Mr Blair proceeded with several initiatives in governance, not all of which comrades (OK! Gentle readers) I agreed with. For instance, he kowtowed to the United States and pulled Britain into the Iraq war, getting rid of the cat and encouraging the Islamicist mice to emerge from their labyrinths.

Mr Blair was replaced by Gordon Brown, his chancellor of the exchequer, who then lost an election to a Tory-Lib Dem coalition. Labour cooled its heels in Opposition and then, in a surprising election, chose Jeremy Corbyn as its leader.

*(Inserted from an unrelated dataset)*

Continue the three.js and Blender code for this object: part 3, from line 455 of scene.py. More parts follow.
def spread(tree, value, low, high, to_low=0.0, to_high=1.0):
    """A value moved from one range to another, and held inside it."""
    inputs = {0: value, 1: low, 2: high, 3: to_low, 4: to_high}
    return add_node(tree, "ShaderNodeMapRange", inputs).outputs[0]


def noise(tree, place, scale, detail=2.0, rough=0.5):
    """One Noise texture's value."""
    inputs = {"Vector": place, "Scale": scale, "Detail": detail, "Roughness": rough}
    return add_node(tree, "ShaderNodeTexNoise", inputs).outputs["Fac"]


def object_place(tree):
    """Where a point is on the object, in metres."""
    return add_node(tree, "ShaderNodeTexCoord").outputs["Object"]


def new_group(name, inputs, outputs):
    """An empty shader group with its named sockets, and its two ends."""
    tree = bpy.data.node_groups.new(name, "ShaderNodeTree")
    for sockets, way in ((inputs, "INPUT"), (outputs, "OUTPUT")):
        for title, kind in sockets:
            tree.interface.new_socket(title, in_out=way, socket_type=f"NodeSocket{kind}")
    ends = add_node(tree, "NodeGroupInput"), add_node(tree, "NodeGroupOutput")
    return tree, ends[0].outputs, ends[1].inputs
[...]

Jeremy was and is outspokenly left-wing. He has always been pro-Palestine and against Israeli government policies. The Forde report says very clearly that under his leadership a certain amount of blatant anti-Semitism prevailed in the party. At the time very many of those accused of anti-Semitism protested that they were anti-Israeli government policies, but not anti-Jewish per se. The readers of the 850 pages are left to judge.

Under Mr Corbyn the factional fights between the Left, who referred to anyone who disagreed with them as “Blairites”, became irreconcilably bitter. The Forde Report sets out the detail and progress of this factionalism and, without being partial to either wing of the party, comes to the unchallengeable conclusion that the leadership of the party failed to deal with these divisions and instead exacerbated them.

The report confirms my judgment at the time that Labour had moved on from being a coalition of views to being two parties in one. Mr Corbyn’s Labour suffered a massive defeat at the last election, handing over perhaps 80 seats which had always voted Labour to BoJo’s Tories. The satirical magazine Private Eye jokes that BoJo’s retirement honours list will ennoble this and that person for services to the media, professions, charities, etc, and will make Mr Corbyn a peer of the realm “for services to the Conservative Party”.

One of the chapters in the Forde report is devoted to racism in Labour. The most prominent Afro-British MP is Diane Abbot, a senior and long-standing member of Labour and of Parliament. She and other black MPs say they receive racial abuse from members of their own party. It’s true that Diane has been called “utterly disgusting” by members of the opposite faction of Labour, and she may have received specifically racial abuse -- of which I admit I have no evidence.

Disgust is, gentle reader, not specifically a racially pointed emotion or reaction. I find the present home secretary Priti Patel disgusting. Her opinions and actions weigh on my mind -- so much so that I’ve troubled myself to write a limerick to her:

Priti Patel the foul grand-stander/ Wants to send asylum seekers to Rwanda,/ Did her parents come over/ On a boat bound for Dover/ So, what about that goose and that gander?

Being Indian myself, can I be accused of racist abuse?

The racism that the Forde report points to is the lack of racial and gender diversity in the recruitment of officials. Instead, there is a prevalent cronyism in such recruitment which leads to a lack of racial justice. That should be a central concern. There are 40 serving MPs of ethnic origin in the Labour Party. The report doesn’t detail any abusive comments they have received or suffered, though it does say such comments have been aimed at members -- perhaps not specifically using their skin colour or racial origin as expletives, but more likely vileness originating from ideological dissension.

It is, as the report recognises, necessary to identify such abuse of minorities and eradicate it through severe disciplinary action.

No party, not in the civilised democratic world, with any pretensions to decency should harbour members who abuse or spread lies about and provocations to hate against members of racial or religious minorities. Yes, maniacs do abound, but they should not only be rooted out of democratic parties but be subject to legal punishment.